A Prefeitura de Votuporanga entendeu a iniciativa como inconstitucional, “posto que viola o pacto federativo no tocante a repartição constitucional de competências”. Veto deve ser votado na Câmara.
O Projeto de Lei nº 114/2025, conhecido como “Lei Lurdinha”, aprovado por unanimidade durante a 39ª sessão ordinária da Câmara Municipal de Votuporanga/SP, do dia 3 de novembro, que buscava garantir atendimento prioritário a pessoas com câncer e transtornos severos, foi vetado integralmente pelo prefeito Jorge Seba (PSD). A decisão foi publicada no Diário Oficial Eletrônico do Município, na última sexta-feira (28).
A iniciativa, de autoria dos vereadores Natielle Gama (Podemos) e Ricardo Bozo (Republicanos), previa atendimento prioritário em todas as etapas nas unidades públicas de saúde para pessoas em tratamento oncológico, assim como indivíduos com transtornos graves do neurodesenvolvimento, como Transtorno do Espectro Autista (TEA) nível 3 de suporte, TDAH grave, TOD grave, e deficiência intelectual grave.
Na prática, a proposta aprovada na Câmara, segundo os proponentes, tinha a intenção de garantir acolhimento mais ágil e humanizado a pacientes com maior vulnerabilidade clínica e emocional.
O projeto determinava que a prioridade fosse concedida em todas as etapas do atendimento, não apenas na triagem. A comprovação da condição poderia ser feita mediante laudo, atestado, declaração médica, cartão de pessoa com deficiência ou carteira de acompanhamento emitida por unidade de oncologia reconhecida.
Segundo os autores, a iniciativa foi elaborada em parceria com entidades assistenciais que atendem esses públicos, como a Apae, o Recanto Tia Marlene e a Aadfav (Associação da Pessoa com Deficiência de Votuporanga).
Na justificativa do projeto, os vereadores destacaram que o tempo prolongado de espera nas unidades de saúde pode gerar crises emocionais e agravamento de quadros clínicos, além de expor pacientes oncológicos a maior risco de infecção durante o tratamento. A medida, segundo eles, está alinhada com os princípios do Sistema Único de Saúde (SUS), como equidade, integralidade e respeito à vulnerabilidade, sendo de fácil aplicação e baixo custo, mas com impacto social e humano significativo.

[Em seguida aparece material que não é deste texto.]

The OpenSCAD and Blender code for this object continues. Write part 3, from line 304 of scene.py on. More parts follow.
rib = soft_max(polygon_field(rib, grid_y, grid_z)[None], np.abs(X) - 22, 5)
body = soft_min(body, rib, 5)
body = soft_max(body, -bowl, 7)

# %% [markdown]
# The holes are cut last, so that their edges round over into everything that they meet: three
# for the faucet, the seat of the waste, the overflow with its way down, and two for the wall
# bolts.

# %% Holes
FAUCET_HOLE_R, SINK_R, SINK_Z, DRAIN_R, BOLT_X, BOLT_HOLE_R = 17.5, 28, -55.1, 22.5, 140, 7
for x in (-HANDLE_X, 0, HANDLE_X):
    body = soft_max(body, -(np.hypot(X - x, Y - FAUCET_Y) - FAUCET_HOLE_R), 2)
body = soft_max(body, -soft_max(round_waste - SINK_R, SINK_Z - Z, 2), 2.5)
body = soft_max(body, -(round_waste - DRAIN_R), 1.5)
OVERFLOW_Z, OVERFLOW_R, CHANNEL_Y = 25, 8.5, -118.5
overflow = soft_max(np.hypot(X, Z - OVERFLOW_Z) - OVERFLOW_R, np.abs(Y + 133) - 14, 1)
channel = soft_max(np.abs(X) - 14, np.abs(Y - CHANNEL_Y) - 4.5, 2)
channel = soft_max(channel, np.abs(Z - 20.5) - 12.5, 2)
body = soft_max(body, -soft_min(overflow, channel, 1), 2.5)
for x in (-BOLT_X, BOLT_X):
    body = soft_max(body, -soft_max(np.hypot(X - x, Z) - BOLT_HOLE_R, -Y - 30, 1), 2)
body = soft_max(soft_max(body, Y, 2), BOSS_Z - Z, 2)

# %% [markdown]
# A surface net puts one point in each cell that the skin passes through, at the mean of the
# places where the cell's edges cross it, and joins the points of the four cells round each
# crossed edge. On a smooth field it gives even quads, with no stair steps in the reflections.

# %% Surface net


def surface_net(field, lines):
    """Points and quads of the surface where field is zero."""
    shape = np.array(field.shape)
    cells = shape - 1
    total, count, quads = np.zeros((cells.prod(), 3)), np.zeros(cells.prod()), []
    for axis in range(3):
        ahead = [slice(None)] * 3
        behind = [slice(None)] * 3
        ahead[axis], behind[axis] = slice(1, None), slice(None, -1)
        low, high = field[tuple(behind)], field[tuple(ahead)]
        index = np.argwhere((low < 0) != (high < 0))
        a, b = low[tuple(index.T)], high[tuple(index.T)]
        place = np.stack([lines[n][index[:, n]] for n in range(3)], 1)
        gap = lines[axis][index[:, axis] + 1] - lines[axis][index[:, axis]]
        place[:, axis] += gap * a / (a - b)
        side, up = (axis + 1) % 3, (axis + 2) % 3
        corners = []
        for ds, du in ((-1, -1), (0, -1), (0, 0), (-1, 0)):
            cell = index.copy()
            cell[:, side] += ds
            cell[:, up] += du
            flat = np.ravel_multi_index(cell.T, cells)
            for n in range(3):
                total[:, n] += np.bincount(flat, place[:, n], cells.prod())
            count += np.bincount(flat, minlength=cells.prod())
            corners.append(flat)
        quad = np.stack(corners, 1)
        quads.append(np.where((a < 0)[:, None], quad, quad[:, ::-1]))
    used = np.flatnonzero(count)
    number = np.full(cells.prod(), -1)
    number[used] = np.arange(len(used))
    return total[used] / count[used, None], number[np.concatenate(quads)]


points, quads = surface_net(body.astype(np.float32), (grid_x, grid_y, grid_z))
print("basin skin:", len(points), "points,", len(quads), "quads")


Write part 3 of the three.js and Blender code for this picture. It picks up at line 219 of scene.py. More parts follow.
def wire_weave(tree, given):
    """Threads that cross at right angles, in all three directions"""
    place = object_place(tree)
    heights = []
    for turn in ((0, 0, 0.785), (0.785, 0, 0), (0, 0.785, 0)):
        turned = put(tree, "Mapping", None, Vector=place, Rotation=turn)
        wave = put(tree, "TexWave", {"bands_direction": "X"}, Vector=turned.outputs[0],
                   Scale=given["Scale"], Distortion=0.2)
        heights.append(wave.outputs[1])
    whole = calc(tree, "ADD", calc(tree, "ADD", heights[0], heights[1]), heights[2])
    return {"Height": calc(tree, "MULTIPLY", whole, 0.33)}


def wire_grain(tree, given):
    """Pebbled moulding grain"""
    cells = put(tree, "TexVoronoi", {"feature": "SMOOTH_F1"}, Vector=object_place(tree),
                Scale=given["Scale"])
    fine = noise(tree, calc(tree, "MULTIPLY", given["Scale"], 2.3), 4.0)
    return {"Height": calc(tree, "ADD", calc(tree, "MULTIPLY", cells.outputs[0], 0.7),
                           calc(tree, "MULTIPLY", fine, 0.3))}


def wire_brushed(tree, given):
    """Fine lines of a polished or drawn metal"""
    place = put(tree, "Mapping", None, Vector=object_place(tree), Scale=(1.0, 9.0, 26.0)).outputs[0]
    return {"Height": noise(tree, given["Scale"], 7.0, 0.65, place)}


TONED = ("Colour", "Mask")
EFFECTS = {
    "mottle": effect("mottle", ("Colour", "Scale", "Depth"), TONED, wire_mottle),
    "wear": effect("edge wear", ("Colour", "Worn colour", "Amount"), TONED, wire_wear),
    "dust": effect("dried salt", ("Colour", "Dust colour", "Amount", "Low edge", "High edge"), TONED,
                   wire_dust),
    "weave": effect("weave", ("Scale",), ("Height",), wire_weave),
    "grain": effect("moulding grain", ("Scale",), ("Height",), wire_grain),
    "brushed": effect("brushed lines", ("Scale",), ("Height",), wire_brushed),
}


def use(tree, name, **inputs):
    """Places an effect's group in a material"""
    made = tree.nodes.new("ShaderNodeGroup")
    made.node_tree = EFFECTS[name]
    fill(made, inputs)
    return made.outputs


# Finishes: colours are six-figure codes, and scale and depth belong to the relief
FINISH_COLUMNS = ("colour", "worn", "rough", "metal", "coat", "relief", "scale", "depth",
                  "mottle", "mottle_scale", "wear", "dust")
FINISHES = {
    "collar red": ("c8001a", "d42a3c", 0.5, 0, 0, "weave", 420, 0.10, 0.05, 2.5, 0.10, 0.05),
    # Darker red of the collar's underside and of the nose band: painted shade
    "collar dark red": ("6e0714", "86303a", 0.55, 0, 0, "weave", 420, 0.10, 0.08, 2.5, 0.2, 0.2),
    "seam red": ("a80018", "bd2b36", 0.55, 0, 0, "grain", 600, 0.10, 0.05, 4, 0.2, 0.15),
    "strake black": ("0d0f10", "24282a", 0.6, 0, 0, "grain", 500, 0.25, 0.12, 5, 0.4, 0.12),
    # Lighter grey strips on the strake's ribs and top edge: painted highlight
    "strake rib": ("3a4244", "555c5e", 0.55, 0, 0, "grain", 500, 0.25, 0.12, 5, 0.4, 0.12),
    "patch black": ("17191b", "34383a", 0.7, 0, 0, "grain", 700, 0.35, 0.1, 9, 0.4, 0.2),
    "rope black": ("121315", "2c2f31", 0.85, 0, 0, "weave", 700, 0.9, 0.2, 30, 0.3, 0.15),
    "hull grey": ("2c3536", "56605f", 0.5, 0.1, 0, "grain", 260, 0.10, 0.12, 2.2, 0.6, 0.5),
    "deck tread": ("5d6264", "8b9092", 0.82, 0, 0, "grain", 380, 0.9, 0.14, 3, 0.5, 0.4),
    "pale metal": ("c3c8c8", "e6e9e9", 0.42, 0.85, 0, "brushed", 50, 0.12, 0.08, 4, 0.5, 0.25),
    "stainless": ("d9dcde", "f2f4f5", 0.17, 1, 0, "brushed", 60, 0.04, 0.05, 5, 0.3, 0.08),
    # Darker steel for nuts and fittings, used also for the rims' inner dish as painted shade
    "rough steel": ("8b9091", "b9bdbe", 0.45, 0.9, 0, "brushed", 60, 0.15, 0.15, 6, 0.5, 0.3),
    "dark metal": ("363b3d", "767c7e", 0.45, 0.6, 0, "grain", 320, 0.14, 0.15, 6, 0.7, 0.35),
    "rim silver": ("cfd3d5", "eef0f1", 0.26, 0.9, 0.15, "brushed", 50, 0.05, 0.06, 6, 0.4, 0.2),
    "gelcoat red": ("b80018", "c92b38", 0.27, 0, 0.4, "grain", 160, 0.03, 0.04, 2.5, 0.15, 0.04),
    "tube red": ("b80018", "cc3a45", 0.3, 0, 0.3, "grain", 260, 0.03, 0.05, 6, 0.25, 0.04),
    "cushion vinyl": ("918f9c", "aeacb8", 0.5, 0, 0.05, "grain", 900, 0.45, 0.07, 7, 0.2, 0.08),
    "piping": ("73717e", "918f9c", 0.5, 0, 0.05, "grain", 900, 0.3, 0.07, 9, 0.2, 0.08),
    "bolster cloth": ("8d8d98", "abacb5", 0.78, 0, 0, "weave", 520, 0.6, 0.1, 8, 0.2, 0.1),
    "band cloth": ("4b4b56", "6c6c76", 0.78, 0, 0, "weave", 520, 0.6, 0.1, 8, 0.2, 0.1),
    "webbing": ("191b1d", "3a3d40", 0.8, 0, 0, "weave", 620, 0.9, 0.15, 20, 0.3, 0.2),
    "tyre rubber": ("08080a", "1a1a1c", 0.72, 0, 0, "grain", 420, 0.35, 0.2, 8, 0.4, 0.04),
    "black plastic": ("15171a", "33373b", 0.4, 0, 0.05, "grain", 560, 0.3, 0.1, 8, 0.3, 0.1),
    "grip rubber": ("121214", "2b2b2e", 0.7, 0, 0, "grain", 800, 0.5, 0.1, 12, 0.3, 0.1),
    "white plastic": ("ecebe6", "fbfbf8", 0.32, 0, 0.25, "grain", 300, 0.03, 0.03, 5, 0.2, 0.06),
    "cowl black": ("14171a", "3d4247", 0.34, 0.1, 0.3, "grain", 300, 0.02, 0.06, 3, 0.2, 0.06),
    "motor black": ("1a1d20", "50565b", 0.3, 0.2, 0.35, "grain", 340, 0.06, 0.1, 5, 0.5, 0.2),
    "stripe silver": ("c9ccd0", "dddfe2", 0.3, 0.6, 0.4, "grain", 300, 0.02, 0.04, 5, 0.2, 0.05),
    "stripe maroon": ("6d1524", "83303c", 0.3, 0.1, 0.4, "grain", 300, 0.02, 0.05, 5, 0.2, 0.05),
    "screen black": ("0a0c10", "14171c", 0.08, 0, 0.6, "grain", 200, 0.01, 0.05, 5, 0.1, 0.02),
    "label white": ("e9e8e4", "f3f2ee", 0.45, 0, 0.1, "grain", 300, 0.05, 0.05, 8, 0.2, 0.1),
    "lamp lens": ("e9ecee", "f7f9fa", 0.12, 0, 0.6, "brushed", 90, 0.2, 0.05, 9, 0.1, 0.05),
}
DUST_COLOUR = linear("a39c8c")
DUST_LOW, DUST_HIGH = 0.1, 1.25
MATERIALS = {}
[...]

Contudo, o chefe do Poder Executivo, justificou na mensagem de veto, encaminhada à Casa de Leis, que fundamenta a decisão na inconstitucionalidade formal da proposta, apontando que a matéria trata de proteção e defesa da saúde e da integração social das pessoas com deficiência, temas inseridos na competência legislativa concorrente da União, dos Estados e do Distrito Federal.
“A despeito dos bons propósitos que motivaram a iniciativa, o projeto de lei nº 114/2025 é incompatível com a ordem constitucional vigente, posto que viola o pacto federativo no tocante a repartição constitucional de competências, nos termos dos artigos 24, XII e XIV, e 30, I e II, todos da Constituição Federal”, consta no texto.
Ainda na mensagem, a Prefeitura de Votuporanga salienta que, ao criar novas hipóteses de atendimento prioritário, o município teria invadido a competência normativa da União, contrariando entendimento consolidado do Supremo Tribunal Federal (STF). O texto ainda apresenta diversas decisões recentes de Tribunais de Justiça que declaram como inconstitucionais leis municipais semelhantes em outros municípios, por ampliarem o rol de beneficiários definido em normas federais.
O veto, que já foi lido durante expediente da Câmara, deve ser apreciado pelos vereadores em data agendada pelo presidente da Casa, vereador Daniel David (MDB). Na oportunidade, os parlamentares poderão acatar a decisão do prefeito Jorge Seba ou derrubá-la.
Caso o veto seja acatado, o projeto é arquivado. No entanto, se derrubado, a iniciativa retorna ao Paço Municipal para promulgação e publicação como lei municipal. Se a Prefeitura não sancionar, o texto volta para a Câmara, que irá fazer a promulgação por ato próprio.
Vale ressaltar que a Administração Municipal ainda pode recorrer ao Poder Judiciário caso mantenha o entendimento de inconstitucionalidade, sendo que, enquanto não houver decisão contrária, a norma entra em vigor na data de sua publicação, permitindo que a “Lei Lurdinha” seja implementada em Votuporanga.